## Given records
※
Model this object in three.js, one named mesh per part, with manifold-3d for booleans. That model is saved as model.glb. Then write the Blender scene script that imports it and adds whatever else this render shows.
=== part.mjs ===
※
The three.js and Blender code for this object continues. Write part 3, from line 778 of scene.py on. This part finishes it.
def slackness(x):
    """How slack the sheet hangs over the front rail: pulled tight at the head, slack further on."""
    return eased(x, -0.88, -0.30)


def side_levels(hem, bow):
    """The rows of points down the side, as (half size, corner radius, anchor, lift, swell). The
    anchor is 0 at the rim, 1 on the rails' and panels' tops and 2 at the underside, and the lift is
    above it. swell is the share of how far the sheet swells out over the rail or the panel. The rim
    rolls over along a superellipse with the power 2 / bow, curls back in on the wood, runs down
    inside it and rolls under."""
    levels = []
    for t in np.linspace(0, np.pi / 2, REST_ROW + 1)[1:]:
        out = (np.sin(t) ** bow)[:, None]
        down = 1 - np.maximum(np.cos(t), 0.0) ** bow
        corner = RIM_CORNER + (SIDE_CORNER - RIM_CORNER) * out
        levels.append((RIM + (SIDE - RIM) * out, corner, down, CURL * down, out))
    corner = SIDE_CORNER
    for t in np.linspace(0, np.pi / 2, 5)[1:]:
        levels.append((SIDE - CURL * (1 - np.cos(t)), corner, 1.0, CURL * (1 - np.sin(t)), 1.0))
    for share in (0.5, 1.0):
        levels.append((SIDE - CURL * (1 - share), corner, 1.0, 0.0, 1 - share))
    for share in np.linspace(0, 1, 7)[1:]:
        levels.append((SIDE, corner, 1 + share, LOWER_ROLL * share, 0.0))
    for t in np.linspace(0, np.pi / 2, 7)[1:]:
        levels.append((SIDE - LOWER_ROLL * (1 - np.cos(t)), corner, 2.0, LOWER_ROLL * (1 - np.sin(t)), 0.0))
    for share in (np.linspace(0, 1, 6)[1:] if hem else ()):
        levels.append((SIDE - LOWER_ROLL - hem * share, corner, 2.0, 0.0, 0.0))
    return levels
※
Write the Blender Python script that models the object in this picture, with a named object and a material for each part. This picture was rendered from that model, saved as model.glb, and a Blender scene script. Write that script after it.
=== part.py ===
※
## Work to do
The lines to be given again exactly are those from the one containing "The three.js and" up to and including the one containing "return eased(x, -0.88, -0.30)".

## Result
The three.js and Blender code for this object continues. Write part 3, from line 778 of scene.py on. This part finishes it.
def slackness(x):
    """How slack the sheet hangs over the front rail: pulled tight at the head, slack further on."""
    return eased(x, -0.88, -0.30)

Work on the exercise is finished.